Ever wondered what an Eastern European rave inside a cathedral feels like? Gogol Bordello at Manchester’s Albert Hall came pretty close.

Sunday night in Manchester and the rain hasn’t let up for hours. The crowd piles dripping into the Albert Hall — coats steaming, hair plastered down, spirits defiantly high. Even Maxine Peake’s in the audience, which feels about right; this is the sort of night that pulls in the city’s cultural faithful. Support comes from Casa Gogol’s own Puzzled Panther, a gloriously chaotic outfit who turn up in matching blazers bearing their band name — the kind of homemade touch that makes you grin rather than groan.
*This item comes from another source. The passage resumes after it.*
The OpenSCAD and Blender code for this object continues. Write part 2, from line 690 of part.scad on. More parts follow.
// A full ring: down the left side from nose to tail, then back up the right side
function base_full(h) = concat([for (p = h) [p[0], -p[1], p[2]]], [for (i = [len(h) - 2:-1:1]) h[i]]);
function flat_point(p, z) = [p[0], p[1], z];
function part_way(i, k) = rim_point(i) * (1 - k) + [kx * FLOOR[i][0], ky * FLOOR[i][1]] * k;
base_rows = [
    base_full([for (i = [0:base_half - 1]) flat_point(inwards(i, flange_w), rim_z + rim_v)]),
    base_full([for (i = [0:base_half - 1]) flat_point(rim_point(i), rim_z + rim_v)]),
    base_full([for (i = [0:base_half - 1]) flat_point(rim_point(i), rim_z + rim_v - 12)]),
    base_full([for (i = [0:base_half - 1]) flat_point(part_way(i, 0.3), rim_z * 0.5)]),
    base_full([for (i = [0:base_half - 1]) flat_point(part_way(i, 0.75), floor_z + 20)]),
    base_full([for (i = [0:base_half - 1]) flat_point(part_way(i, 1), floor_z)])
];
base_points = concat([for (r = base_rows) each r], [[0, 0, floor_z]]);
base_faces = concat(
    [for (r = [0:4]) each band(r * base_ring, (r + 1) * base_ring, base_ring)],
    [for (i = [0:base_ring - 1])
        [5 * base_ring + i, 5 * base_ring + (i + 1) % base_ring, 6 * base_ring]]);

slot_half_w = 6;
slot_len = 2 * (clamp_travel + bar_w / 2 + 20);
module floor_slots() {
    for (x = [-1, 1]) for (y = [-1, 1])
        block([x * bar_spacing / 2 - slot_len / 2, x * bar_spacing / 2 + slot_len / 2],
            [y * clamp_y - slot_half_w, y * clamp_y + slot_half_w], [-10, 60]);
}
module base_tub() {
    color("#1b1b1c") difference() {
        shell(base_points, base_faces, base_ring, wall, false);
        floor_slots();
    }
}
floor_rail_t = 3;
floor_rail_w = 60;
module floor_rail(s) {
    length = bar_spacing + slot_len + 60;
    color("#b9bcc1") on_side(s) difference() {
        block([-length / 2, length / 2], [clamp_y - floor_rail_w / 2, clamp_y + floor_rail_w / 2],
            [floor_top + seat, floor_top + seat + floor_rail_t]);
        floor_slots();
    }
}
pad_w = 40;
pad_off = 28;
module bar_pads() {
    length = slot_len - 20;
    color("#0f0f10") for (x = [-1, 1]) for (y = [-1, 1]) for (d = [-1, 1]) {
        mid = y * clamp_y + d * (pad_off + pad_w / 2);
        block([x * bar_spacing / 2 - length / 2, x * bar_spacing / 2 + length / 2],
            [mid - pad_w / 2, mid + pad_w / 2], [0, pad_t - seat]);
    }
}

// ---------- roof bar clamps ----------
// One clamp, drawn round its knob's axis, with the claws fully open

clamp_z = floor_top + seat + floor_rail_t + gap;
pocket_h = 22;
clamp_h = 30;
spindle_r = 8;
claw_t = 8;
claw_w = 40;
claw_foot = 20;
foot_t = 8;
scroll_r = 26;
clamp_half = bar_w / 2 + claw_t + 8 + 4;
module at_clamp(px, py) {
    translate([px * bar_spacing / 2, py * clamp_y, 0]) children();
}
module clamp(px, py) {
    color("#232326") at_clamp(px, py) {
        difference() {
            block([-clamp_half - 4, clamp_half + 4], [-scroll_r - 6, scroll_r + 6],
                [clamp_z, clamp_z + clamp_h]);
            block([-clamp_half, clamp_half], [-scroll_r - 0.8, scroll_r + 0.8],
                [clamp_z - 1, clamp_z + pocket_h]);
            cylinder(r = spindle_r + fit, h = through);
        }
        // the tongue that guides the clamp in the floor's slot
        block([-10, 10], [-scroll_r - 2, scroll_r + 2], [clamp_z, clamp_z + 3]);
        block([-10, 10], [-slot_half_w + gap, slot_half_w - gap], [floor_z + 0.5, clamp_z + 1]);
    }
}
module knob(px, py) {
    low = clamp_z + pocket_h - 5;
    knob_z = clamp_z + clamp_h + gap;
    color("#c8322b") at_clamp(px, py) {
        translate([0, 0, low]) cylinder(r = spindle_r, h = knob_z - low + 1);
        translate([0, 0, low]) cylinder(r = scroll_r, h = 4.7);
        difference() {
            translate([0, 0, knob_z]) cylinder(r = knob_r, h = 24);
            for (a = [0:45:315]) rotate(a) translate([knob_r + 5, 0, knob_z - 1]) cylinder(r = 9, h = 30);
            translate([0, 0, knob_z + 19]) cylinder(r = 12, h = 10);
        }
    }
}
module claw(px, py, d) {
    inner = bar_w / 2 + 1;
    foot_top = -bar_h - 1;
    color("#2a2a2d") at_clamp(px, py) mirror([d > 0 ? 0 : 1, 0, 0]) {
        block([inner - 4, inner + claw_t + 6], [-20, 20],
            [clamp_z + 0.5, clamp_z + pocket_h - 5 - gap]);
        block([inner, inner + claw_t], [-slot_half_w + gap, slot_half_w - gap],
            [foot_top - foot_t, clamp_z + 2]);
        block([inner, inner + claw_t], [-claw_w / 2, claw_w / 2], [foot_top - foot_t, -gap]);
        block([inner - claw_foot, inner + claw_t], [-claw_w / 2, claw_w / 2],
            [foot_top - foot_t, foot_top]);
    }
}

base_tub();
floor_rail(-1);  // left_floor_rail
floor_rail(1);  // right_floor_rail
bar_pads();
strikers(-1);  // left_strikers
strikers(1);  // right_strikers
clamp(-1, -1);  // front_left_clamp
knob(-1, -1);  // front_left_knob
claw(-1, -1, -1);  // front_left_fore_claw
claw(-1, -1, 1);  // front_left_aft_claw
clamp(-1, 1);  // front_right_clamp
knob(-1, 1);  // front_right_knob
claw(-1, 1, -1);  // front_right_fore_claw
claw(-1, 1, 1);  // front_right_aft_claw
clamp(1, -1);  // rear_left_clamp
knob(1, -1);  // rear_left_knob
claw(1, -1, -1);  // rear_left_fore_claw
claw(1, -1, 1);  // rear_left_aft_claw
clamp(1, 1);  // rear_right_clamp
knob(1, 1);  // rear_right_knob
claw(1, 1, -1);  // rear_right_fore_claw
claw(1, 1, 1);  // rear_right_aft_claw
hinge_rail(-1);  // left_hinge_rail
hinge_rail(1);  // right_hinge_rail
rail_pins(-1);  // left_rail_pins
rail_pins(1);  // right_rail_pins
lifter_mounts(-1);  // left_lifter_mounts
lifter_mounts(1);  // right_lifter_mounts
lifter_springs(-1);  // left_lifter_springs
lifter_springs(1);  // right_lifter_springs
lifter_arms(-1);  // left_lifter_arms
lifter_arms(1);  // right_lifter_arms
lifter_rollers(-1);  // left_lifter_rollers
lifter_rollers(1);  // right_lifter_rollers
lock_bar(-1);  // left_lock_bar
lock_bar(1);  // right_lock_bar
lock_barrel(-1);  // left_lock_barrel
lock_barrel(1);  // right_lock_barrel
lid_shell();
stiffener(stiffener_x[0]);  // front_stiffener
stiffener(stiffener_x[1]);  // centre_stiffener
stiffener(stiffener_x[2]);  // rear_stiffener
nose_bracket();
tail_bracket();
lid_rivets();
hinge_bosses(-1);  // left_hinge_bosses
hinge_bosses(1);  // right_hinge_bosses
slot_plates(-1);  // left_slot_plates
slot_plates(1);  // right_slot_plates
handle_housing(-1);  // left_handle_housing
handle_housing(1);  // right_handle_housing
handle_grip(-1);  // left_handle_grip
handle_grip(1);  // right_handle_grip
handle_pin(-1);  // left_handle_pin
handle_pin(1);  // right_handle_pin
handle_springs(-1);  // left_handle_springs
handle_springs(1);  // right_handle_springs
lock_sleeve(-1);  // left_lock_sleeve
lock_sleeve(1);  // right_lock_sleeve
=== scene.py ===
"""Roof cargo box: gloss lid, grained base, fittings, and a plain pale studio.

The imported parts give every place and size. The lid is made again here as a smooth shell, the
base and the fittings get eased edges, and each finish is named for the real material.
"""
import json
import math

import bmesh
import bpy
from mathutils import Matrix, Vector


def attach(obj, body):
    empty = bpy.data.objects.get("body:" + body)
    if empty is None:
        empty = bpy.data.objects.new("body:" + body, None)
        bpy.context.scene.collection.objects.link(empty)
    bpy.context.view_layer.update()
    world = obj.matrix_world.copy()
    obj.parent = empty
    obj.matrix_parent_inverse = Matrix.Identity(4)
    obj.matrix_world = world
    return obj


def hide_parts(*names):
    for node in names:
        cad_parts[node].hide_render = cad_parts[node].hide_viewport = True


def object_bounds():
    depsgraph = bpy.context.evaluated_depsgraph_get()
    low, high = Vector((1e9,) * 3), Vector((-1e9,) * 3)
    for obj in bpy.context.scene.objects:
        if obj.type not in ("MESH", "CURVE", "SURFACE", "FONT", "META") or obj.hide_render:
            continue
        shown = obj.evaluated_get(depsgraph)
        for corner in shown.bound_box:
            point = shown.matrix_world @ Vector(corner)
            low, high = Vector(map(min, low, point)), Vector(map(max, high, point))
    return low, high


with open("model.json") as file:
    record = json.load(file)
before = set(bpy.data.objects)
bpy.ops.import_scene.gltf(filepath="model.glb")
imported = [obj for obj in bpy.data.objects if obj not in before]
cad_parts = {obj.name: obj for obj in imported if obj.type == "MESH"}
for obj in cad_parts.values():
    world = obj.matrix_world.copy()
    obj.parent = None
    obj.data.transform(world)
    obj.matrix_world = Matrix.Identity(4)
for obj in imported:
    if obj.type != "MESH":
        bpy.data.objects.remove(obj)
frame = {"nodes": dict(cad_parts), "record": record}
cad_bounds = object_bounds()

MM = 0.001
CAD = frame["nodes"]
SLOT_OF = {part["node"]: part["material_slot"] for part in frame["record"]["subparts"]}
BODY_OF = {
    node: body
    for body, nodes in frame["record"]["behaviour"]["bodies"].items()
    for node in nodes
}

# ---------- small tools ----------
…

Their singers, Victoria Espinoza and Kay Bon Tempo, bound about the stage like they’re fronting a school disco possessed by punk energy. It’s messy, it’s joyous, and it’s exactly what a Sunday night crowd needs to shake off the drizzle. When the headliners finally appear, they waste no time turning the ornate Albert Hall into something closer to a Balkan wedding crossed with a New York warehouse party. The band, who met in the Big Apple but hail from all corners of the globe, sound like a United Nations of noise — horns blaring, violins wailing, accordion punching through the mix. At times it feels like you’ve stumbled into an Eastern European gypsy rave, and the crowd couldn’t be happier about it. They play for a solid two hours, a full-throttle carnival of rhythm and melody that never lets up. There’s a moment when the drummer steps out from behind the kit to take the mic, whipping the crowd into a bouncing, sweat-soaked frenzy. The keyboardist, accordionist and a violin-wielding pirate each take turns stealing the spotlight with wild, theatrical solos. Midway through, Puzzled Panther rejoin the stage, adding extra layers of harmony and spectacle. The whole thing teeters between tightly rehearsed musicianship and unhinged, joyous chaos — and that’s precisely the charm. I had to duck out just before the end to catch a train, but as I slipped out into the Manchester night, the sound of the crowd still singing in another language echoed up the street. Clearly, for many here, this wasn’t their first time — and definitely not their last.